— Может, и так, может, и так! Ну-ка садись ужинать, садись ужинать, а потом иди и дуйся, сколько твоей душеньке угодно.
О, если бы они видели меня на другой день, когда я, спрятавшись в развалинах, ожидал прибытия веселых молодых гостей; если бы они видели меня вечером, когда я потихоньку выскользнул из-за похожей на призрак статуи и остановился, прислушиваясь к музыке и ритмичному топоту танцующих ног, вглядываясь в освещенные окна жилого дома, — а развалины вокруг внутреннего двора тонули во мраке; если бы они догадались, какие чувства переполняли мое сердце, когда я прокрался по черной лестнице в свою каморку, утешая себя мыслью: «Им не будет от меня никакого вреда», — они перестали бы считать меня угрюмым нелюдимом.
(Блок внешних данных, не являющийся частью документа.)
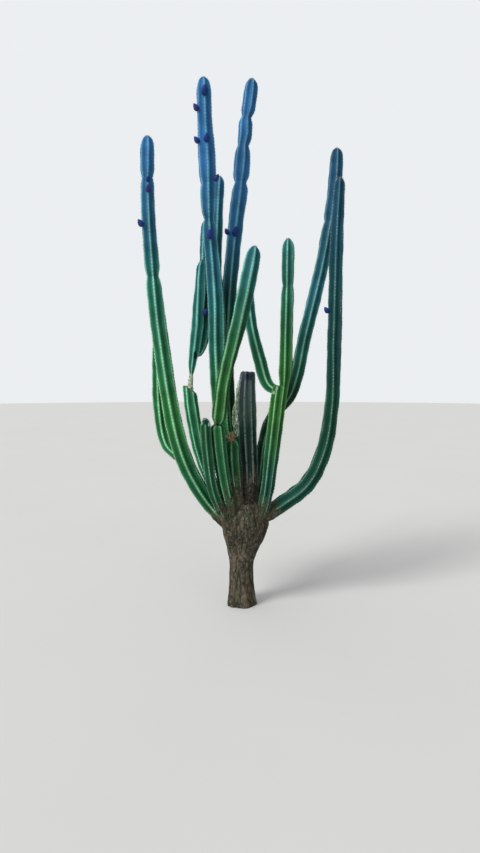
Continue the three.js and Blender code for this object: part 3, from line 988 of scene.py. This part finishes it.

Вот так родилась моя застенчивость, то робкое молчание, которым встречал я неправильное толкование моих поступков, и так возник этот невыразимый, этот болезненный страх, что меня могут счесть расчетливым или своекорыстным. Вот так начал складываться мой характер, еще прежде чем на него оказала влияние полная трудов одинокая жизнь бедного школяра.
Глава шестая
Брат Хокъярд (так он велел мне называть его) поместил меня в школу и сказал, чтобы я работал прилежно и сам заботился о своем будущем.
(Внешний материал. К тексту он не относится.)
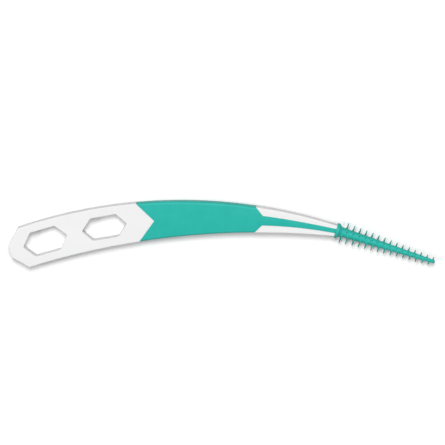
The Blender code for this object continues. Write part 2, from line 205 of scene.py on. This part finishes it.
SLEEVE_ANGLE = NECK_TIP / SPINE_RADIUS + math.radians(SLEEVE_CANT_DEG)
SLEEVE_PLACE = spine_point(NECK_TIP, height=MID_HEIGHT)
SLEEVE_FRAME = Matrix.Translation(SLEEVE_PLACE) @ Matrix.Rotation(-SLEEVE_ANGLE, 4, 'Z')


# Materials

class Nodes:
    """A material's node tree, with short calls that add nodes and link them."""

    def __init__(self, name):
        self.material = bpy.data.materials.new(name)
        self.material.use_nodes = True
        self.tree = self.material.node_tree
        self.shader = self.tree.nodes["Principled BSDF"]
        self.output = self.tree.nodes["Material Output"]
        self.place = self.add("ShaderNodeTexCoord").outputs["Object"]

    def add(self, kind, **settings):
        node = self.tree.nodes.new(kind)
        for key, value in settings.items():
            setattr(node, key, value)
        return node

    def link(self, source, target):
        self.tree.links.new(source, target)

    def noise(self, size, detail=3.0, stretch=(1.0, 1.0, 1.0)):
        """Noise whose grains are about this size in metres."""
        mapping = self.add("ShaderNodeMapping")
        mapping.inputs["Scale"].default_value = [axis / size for axis in stretch]
        self.link(self.place, mapping.inputs["Vector"])
        noise = self.add("ShaderNodeTexNoise")
        noise.inputs["Scale"].default_value = 1.0
        noise.inputs["Detail"].default_value = detail
        noise.inputs["Roughness"].default_value = NOISE_ROUGHNESS
        self.link(mapping.outputs["Vector"], noise.inputs["Vector"])
        return noise.outputs["Fac"]

    def spread(self, value, low=0.0, high=1.0):
        """A noise's usual range spread over another range."""
        node = self.add("ShaderNodeMapRange")
        node.inputs["From Min"].default_value = NOISE_USUAL[0]
        node.inputs["From Max"].default_value = NOISE_USUAL[1]
        node.inputs["To Min"].default_value = low
        node.inputs["To Max"].default_value = high
        self.link(value, node.inputs["Value"])
        return node.outputs["Result"]

    def mixed(self, fac, first, second):
        """A colour between two, by a value from 0 to 1."""
        node = self.add("ShaderNodeMix", data_type='RGBA')
        self.link(fac, node.inputs[0])
        node.inputs[6].default_value = (*first, 1.0)
        node.inputs[7].default_value = (*second, 1.0)
        return node.outputs[2]

    def bump(self, height, depth, below=None):
        """A bump of this depth in metres, laid over another one where there is one below."""
        node = self.add("ShaderNodeBump")
        node.inputs["Strength"].default_value = 1.0
        node.inputs["Distance"].default_value = depth
        self.link(height, node.inputs["Height"])
        if below is not None:
            self.link(below, node.inputs["Normal"])
        return node.outputs["Normal"]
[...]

— Можешь быть за себя спокоен, Джордж, — сказал он. — Вот уже тридцать пять лет, как я — лучший слуга на службе господа нашего (о да, лучший!), и он знает, чего стоит такой слуга (о да, он знает!), и он поможет тебе в учении в счет награды мне. Вот что он сделает, Джордж. Он сделает это ради меня.
С самого начала мне не нравилась та фамильярная уверенность, с какой брат Хокъярд говорил о путях неисповедимого и всемогущего провидения. И, по мере того как я становился старше и умнее, она нравилась мне все меньше и меньше, а его манера подтверждать каждое свое высказывание восклицанием в скобках, словно, хорошо себя зная, он не верил ни единому своему слову, казалась мне теперь отвратительной. Не могу выразить, как тяжелы были мне эти чувства, — я боялся, что они порождены своекорыстием.